3. If the job is carried out without compliance with points 1 and 2, the sole risk falls to the client, unless INTECHNICA Cert GmbH is guilty of contributory negligence.
4. The client is not entitled to include third parties in the contractual relationship with INTECHNICA Cert GmbH unless INTECHNICA Cert GmbH has provided written consent to include the third parties, which are to be specified by name.
§ 5 Payment Terms
After the job has been completed, or after the invoice has been presented, payment is due in full immediately, or – if a due date had been specified on the invoice – at the due date specified on the invoice. The payment for INTECHNICA Cert GmbH services includes VAT (valid at the time of the final execution of the job). It will be listed separately and charged additionally to the invoice payment.
§ 6 Deadlines
1. INTECHNICA Cert GmbH order deadlines are non-binding unless a binding deadline has been agreed in writing.

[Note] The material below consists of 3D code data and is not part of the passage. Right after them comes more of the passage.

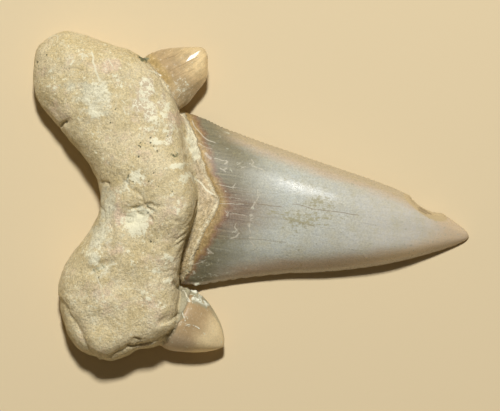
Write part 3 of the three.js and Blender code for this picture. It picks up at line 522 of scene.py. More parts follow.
def root_maps(x, y):
    marks = np.array(ROOT_LANDMARKS)
    total, sums = 0, [0, 0, 0, 0]
    for mark in marks:
        weight = np.exp(-0.5 * ((x - mark[0]) ** 2 + (y - mark[1]) ** 2) / LANDMARK_REACH**2)
        total = total + weight
        sums = [s + weight * value for s, value in zip(sums, mark[2:])]
    top, rim, under, rounding = [s / total for s in sums]
    inset = distance_to_line(x, y, np.vstack([ROOT_OUTLINE, ROOT_OUTLINE[:1]]))
    inset = np.where(inside(x, y, ROOT_OUTLINE), inset, -inset)
    turn = 2 * math.pi / LUMP_SPACING
    wander = 1.4 * np.sin(turn * (0.5 * y - 0.7 * x))
    swell = LUMP_HEIGHT * np.sin(turn * (0.9 * x + 0.5 * y) + wander)
    above = np.maximum(top - rim + swell - pressed_in(x, y, ROOT_HOLLOWS), LEAST_THICKNESS)
    below = np.maximum(rim - under - pressed_in(x, y, UNDERSIDE_HOLLOWS), LEAST_THICKNESS)
    return dict(rim=rim, above=above, below=below, rounding=rounding, inset=inset)


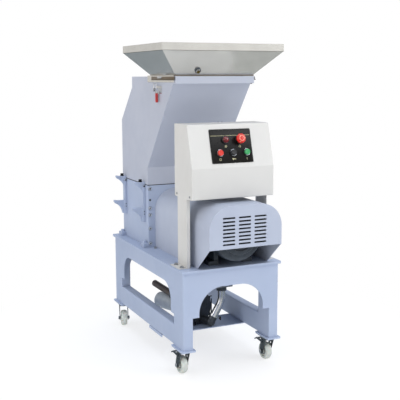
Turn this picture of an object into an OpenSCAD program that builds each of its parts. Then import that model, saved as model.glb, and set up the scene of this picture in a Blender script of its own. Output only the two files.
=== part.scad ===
// Mobile beside-the-press plastic crusher (granulator) on a caster stand.
// Units are millimetres. +Z is up, the control side faces -Y, +X is to the right
// of someone who stands before the control box. Origin: on the floor, under the
// middle of the outer dimensions.

/* [Stand] */
// Outside width of the stand, left to right
stand_width = 438; // [380:1:520]
// Length of the table behind the cutting chamber, up to the stand's rear
rear_margin = 18; // [0:1:60]
// Height of the top of the stand above the floor
stand_top = 436; // [400:1:520]
// Width of a leg's box section across the stand
leg_width = 43; // [34:1:54]
// Depth of a leg's box section along the stand
leg_depth = 93; // [70:1:110]
// Wall of the bent stand sheet
stand_sheet = 3; // [2:0.5:4]
// Outside bend radius of the legs
leg_bend = 6; // [4:0.5:9]
// Height of the bottom side rails
rail_height = 88; // [60:1:100]
// Thickness of the arched apron plates
apron_sheet = 4; // [3:0.5:5]
// Lowest level of the apron plates above the floor
apron_foot = 248; // [230:1:270]
// Height of the clear arch above the floor
arch_top = 367; // [345:1:385]
// Corner radius of the front and rear arches
front_arch_radius = 105; // [60:1:110]
// Corner radius of the side arches
side_arch_radius = 75; // [40:1:100]
// Reach of the front apron plate inside each leg
front_apron_leg = 29; // [15:1:40]
// Reach of the side apron plate inside each leg
side_apron_leg = 33; // [15:1:50]

/* [Table] */
// Thickness of the table plate
table_thick = 10; // [8:1:14]
// Overhang of the table plate past the stand
table_overhang = 9; // [4:1:14]

/* [Feet and casters] */
// Thickness of the welded foot plates
foot_thick = 7; // [5:1:10]
// Margin of a foot plate round its leg
foot_margin = 10; // [6:1:12]
// Height of a whole caster under its foot plate
caster_height = 109; // [100:1:116]
// Caster wheel diameter
wheel_diameter = 75; // [65:1:80]
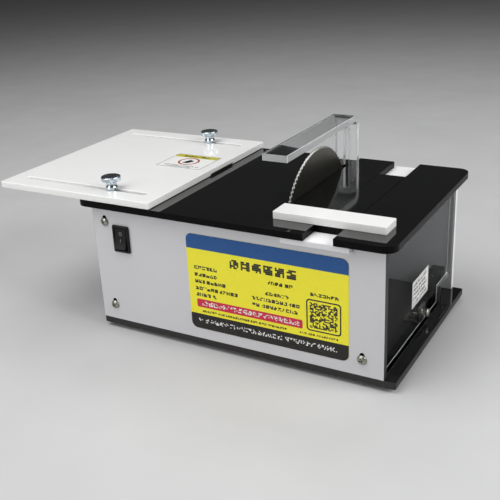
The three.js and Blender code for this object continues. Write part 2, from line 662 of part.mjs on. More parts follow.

2. If a delivery date or a delivery time, be they binding or non-binding – is exceeded, INTECHNICA Cert GmbH will be considered to have fallen behind schedule if INTECHNICA Cert GmbH is to blame for the delay in delivery. ‘Delivery delay’ will not have occurred in case of impediments such as acts of God or other impediments beyond our control. The client can only demand compensation for damage caused in addition to delivery of the goods if it can be proved that INTECHNICA Cert GmbH is guilty of intent or gross negligence.
§ 7 Cancellation
1. The contract can be cancelled on important grounds by both sides at any time. An ordinary termination is not permitted, except when other provisions have been made in the contract.
2. In particular, INTECHNICA Cert GmbH is entitled to cancel the contract if the client refuses the necessary cooperation, if the client seeks to unlawfully falsify the outcome of the INTECHNICA Cert GmbH-service, or if the client should get into financial difficulties or into debtor’s delay.
3. In the cases mentioned under Item 2, INTECHNICA Cert GmbH retains the claim to remuneration as per the execution of the contractually arranged service. Payment will be 15% of the overall payment in consideration of any saved expenses of services not yet rendered by INTECHNICA Cert GmbH, unless the client is able to demonstrate a lower contractual volume of work and a higher amount of saved expenses.
§ 8 Warranty
1. Both parties agree that, provided that INTECHNICA Cert GmbH is delivering the service, INTECHNICA Cert GmbH is not responsible for delivering a particular outcome but exclusively a service. It is up to the client’s scope for decision-making and risk-taking to make decisions based on the service rendered.
2. Otherwise INTECHNICA Cert GmbH is able to make use of the right to supplementary performance in case of defects occurring during service delivery. If and only when supplementary performance definitely has been seriously refused, is not undertaken within the time stipulated, or if it has failed, the client has the right to demand a choice between a reduction of payment or cancellation of the contract under legal preconditions. Other warranties are excluded.
§ 9 Liability
1. INTECHNICA Cert GmbH is only liable for damage (regardless on which legal basis), if INTECHNICA Cert GmbH, its legal representative, vicarious agent or subcontractor has caused the damage intentionally or through gross negligence or if INTECHNICA Cert GmbH or its representative, vicarious agent or subcontractor has been guilty of a contractual breach of duty.
2. In the case of contractual breaches of duty, INTECHNICA Cert GmbH’s obligation to pay compensation is limited to the foreseeable damage typical for these contracts.
3. Liability for indirect consequential damages including consequential damage typical for these contracts is excluded. Apart from that INTECHNICA Cert GmbH’s liability is limited to the sum specified in the contract:
4. The aforementioned exclusions of liability and limitations of liability shall not apply to (1) losses arising from the violation of lie, body or health, (2) other losses attributable to a grossly negligent breach of duty on the part of INTECHNICA Cert GmbH or to an intentional grossly negligent breach of duty on the part of a legal representative or vicarious agent of INTECHNICA Cert GmbH, or to (3) losses arising from a culpable violation of essential contractual rights and duties within the meaning of Section 307 Abs. 2, No. 2 BGB (German Civil Code).
5. INTECHNICA Cert GmbH is not liable to third parties unless they are included in the contract in accordance with § 4 figure 4 of these General Terms and Conditions of Business. In the case of liability towards such third parties, § 9 figures 1 to 4 apply.
§ 10 Final Provisions
1. The place of performance for all claims arising from this contract shall be the principal office of INTECHNICA Cert GmbH in Nuremberg.
2. The exclusive place of jurisdiction for all disputes shall be Nuremberg. The same place of jurisdiction shall apply when the client has not general place of jurisdiction within the Federal Republic of Germany.
3. For relations between the parties to the contract, the contract alone shall be binding.
4. The contractual relationship shall be subject to German law. The uniform UN sales law shall not apply.